__Requirement__.
Set down the whole listing verbatim.

__Data block__.
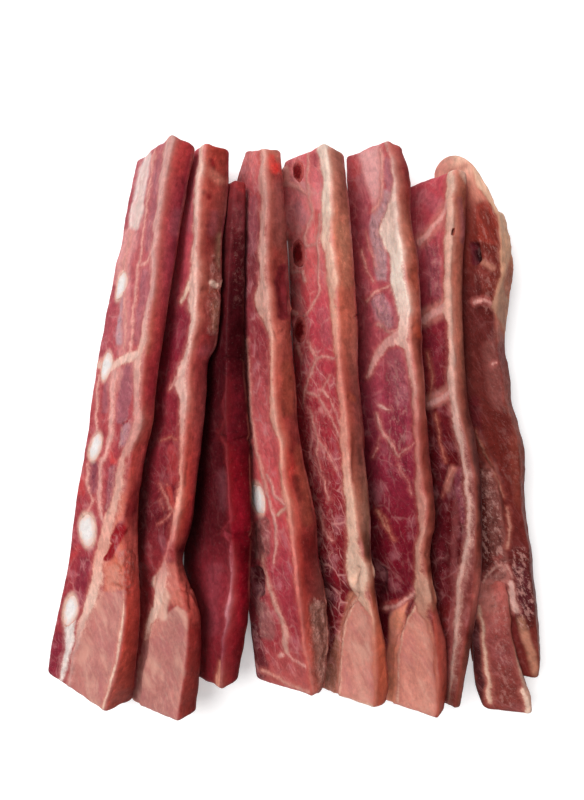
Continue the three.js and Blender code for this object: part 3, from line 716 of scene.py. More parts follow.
LOOKS["strip_7"] = {
    "foot_shade": 0.6,
    "web": 0.15,
    "tones": [
        (170, (216, 98, 108)), (230, (198, 90, 102)), (300, (168, 66, 80)), (340, (142, 46, 58)),
        (400, (128, 40, 48)), (450, (104, 24, 30)), (560, (90, 18, 24)), (620, (124, 42, 42)),
        (700, (120, 54, 48)),
    ],
    "skin": [
        (160, (222, 156, 128), (196, 130, 102)), (195, (188, 114, 90), (140, 80, 64)),
        (250, (180, 106, 86), (148, 90, 74)), (325, (214, 142, 114), (168, 114, 92)),
        (395, (138, 72, 58), (100, 50, 44)), (440, (86, 36, 30), (104, 56, 50)),
        (470, (116, 62, 54), (84, 38, 34)), (510, (88, 36, 30), (62, 20, 18)),
        (550, (122, 62, 50), (90, 38, 32)), (590, (190, 112, 98), (160, 90, 78)),
        (635, (90, 36, 28), (70, 24, 20)), (690, (140, 76, 60), (164, 110, 94)),
    ],
    "fat_tones": [
        (160, (238, 200, 180)), (200, (222, 172, 154)), (300, (228, 172, 154)),
        (425, (216, 168, 156)), (525, (216, 170, 158)), (600, (208, 158, 146)),
        (650, (204, 158, 146)), (700, (122, 78, 68)),
    ],
    "fat_line": [
        (160, 452, 456), (172, 448, 455), (185, 446, 454), (220, 446, 454), (240, 445, 454),
        (280, 444, 451), (300, 445, 453), (310, 441, 453), (320, 447, 453), (340, 449, 454),
        (380, 447, 455), (400, 450, 457), (420, 452, 459), (440, 457, 463), (460, 460, 465),
        (480, 465, 469), (520, 467, 471), (540, 466, 470), (560, 462, 467), (580, 458, 463),
        (600, 456, 461), (620, 454, 459), (640, 453, 458), (660, 452, 456), (706, 448, 451),
    ],
    "seams": [
        (3.5, 2.0, FAT_PINK, [(420, 242), (428, 234), (438, 222), (446, 208), (449, 198)]),
        (3.5, 3.5, FAT_PINK, [(424, 320), (434, 313), (446, 306)]),
        (3.0, 2.5, FAT_PINK, [(430, 404), (442, 398), (454, 390)]),
        (0.8, -0.3, (206, 140, 126), [(453, 468), (447, 484), (441, 496)]),
        (0.4, 0.0, PEACH, [(428, 352), (432, 376), (430, 400)]),
        (0.0, 0.3, PEACH, [(436, 415), (440, 440), (446, 462)]),
    ],
    "patches": [
        (ROSE, 0.5, 8, 6, [(424, 196), (436, 206)]),
        ((222, 150, 136), 0.5, 7, 8, [(422, 240), (436, 226), (447, 208)]),
        ((222, 152, 136), 0.6, 8, 8, [(422, 318), (436, 312), (447, 304)]),
        ((222, 152, 136), 0.6, 7, 8, [(428, 402), (442, 397), (453, 388)]),
        (MAUVE, 0.5, 7, 6, [(432, 252), (436, 292)]), (WINE, 0.5, 6, 5, [(432, 340), (436, 380)]),
        ((150, 70, 84), 0.7, 3, 3, [(458, 470), (462, 520)]),
        (DEEP, 0.5, 6, 6, [(440, 430), (442, 600)]),
        ((190, 122, 108), 0.7, 4, 5, [(453, 470), (447, 488)]),
        ((152, 78, 78), 0.5, 3, 5, [(456, 500), (453, 600), (449, 690)]),
    ],
    # painted shade inside the small hollow in the fat
    "holes": [((70, 22, 20), 0.9, 1.2, 1.5, [(453, 230), (453, 234)])],
    "skin_patches": [
        (CREAM, 0.5, 3, 3, [(462, 172), (468, 180)]),
        ((130, 70, 80), 0.6, 3, 3, [(460, 200), (462, 240)]),
        (BROWN, 0.35, 4, 7, [(464, 300), (464, 360)]),
        ((112, 62, 58), 0.5, 3, 6, [(470, 430), (474, 470)]),
    ],
    "dents": [(1.4, 1.2, [(453, 231), (453, 234)]), (0.5, 2, [(450, 398), (452, 410)])],
    "grit": [(0.5, 6, [(434, 240), (436, 300)]), (0.4, 3, [(460, 470), (464, 530)])],
}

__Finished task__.
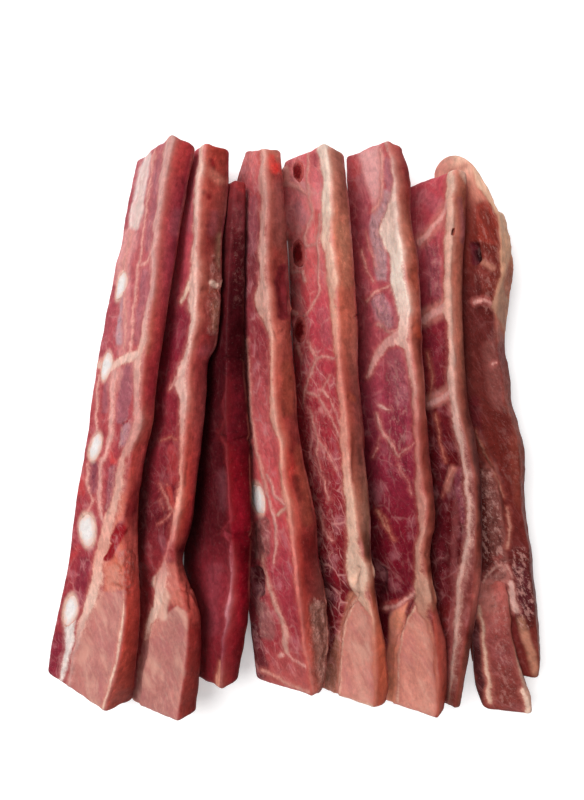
Continue the three.js and Blender code for this object: part 3, from line 716 of scene.py. More parts follow.
LOOKS["strip_7"] = {
    "foot_shade": 0.6,
    "web": 0.15,
    "tones": [
        (170, (216, 98, 108)), (230, (198, 90, 102)), (300, (168, 66, 80)), (340, (142, 46, 58)),
        (400, (128, 40, 48)), (450, (104, 24, 30)), (560, (90, 18, 24)), (620, (124, 42, 42)),
        (700, (120, 54, 48)),
    ],
    "skin": [
        (160, (222, 156, 128), (196, 130, 102)), (195, (188, 114, 90), (140, 80, 64)),
        (250, (180, 106, 86), (148, 90, 74)), (325, (214, 142, 114), (168, 114, 92)),
        (395, (138, 72, 58), (100, 50, 44)), (440, (86, 36, 30), (104, 56, 50)),
        (470, (116, 62, 54), (84, 38, 34)), (510, (88, 36, 30), (62, 20, 18)),
        (550, (122, 62, 50), (90, 38, 32)), (590, (190, 112, 98), (160, 90, 78)),
        (635, (90, 36, 28), (70, 24, 20)), (690, (140, 76, 60), (164, 110, 94)),
    ],
    "fat_tones": [
        (160, (238, 200, 180)), (200, (222, 172, 154)), (300, (228, 172, 154)),
        (425, (216, 168, 156)), (525, (216, 170, 158)), (600, (208, 158, 146)),
        (650, (204, 158, 146)), (700, (122, 78, 68)),
    ],
    "fat_line": [
        (160, 452, 456), (172, 448, 455), (185, 446, 454), (220, 446, 454), (240, 445, 454),
        (280, 444, 451), (300, 445, 453), (310, 441, 453), (320, 447, 453), (340, 449, 454),
        (380, 447, 455), (400, 450, 457), (420, 452, 459), (440, 457, 463), (460, 460, 465),
        (480, 465, 469), (520, 467, 471), (540, 466, 470), (560, 462, 467), (580, 458, 463),
        (600, 456, 461), (620, 454, 459), (640, 453, 458), (660, 452, 456), (706, 448, 451),
    ],
    "seams": [
        (3.5, 2.0, FAT_PINK, [(420, 242), (428, 234), (438, 222), (446, 208), (449, 198)]),
        (3.5, 3.5, FAT_PINK, [(424, 320), (434, 313), (446, 306)]),
        (3.0, 2.5, FAT_PINK, [(430, 404), (442, 398), (454, 390)]),
        (0.8, -0.3, (206, 140, 126), [(453, 468), (447, 484), (441, 496)]),
        (0.4, 0.0, PEACH, [(428, 352), (432, 376), (430, 400)]),
        (0.0, 0.3, PEACH, [(436, 415), (440, 440), (446, 462)]),
    ],
    "patches": [
        (ROSE, 0.5, 8, 6, [(424, 196), (436, 206)]),
        ((222, 150, 136), 0.5, 7, 8, [(422, 240), (436, 226), (447, 208)]),
        ((222, 152, 136), 0.6, 8, 8, [(422, 318), (436, 312), (447, 304)]),
        ((222, 152, 136), 0.6, 7, 8, [(428, 402), (442, 397), (453, 388)]),
        (MAUVE, 0.5, 7, 6, [(432, 252), (436, 292)]), (WINE, 0.5, 6, 5, [(432, 340), (436, 380)]),
        ((150, 70, 84), 0.7, 3, 3, [(458, 470), (462, 520)]),
        (DEEP, 0.5, 6, 6, [(440, 430), (442, 600)]),
        ((190, 122, 108), 0.7, 4, 5, [(453, 470), (447, 488)]),
        ((152, 78, 78), 0.5, 3, 5, [(456, 500), (453, 600), (449, 690)]),
    ],
    # painted shade inside the small hollow in the fat
    "holes": [((70, 22, 20), 0.9, 1.2, 1.5, [(453, 230), (453, 234)])],
    "skin_patches": [
        (CREAM, 0.5, 3, 3, [(462, 172), (468, 180)]),
        ((130, 70, 80), 0.6, 3, 3, [(460, 200), (462, 240)]),
        (BROWN, 0.35, 4, 7, [(464, 300), (464, 360)]),
        ((112, 62, 58), 0.5, 3, 6, [(470, 430), (474, 470)]),
    ],
    "dents": [(1.4, 1.2, [(453, 231), (453, 234)]), (0.5, 2, [(450, 398), (452, 410)])],
    "grit": [(0.5, 6, [(434, 240), (436, 300)]), (0.4, 3, [(460, 470), (464, 530)])],
}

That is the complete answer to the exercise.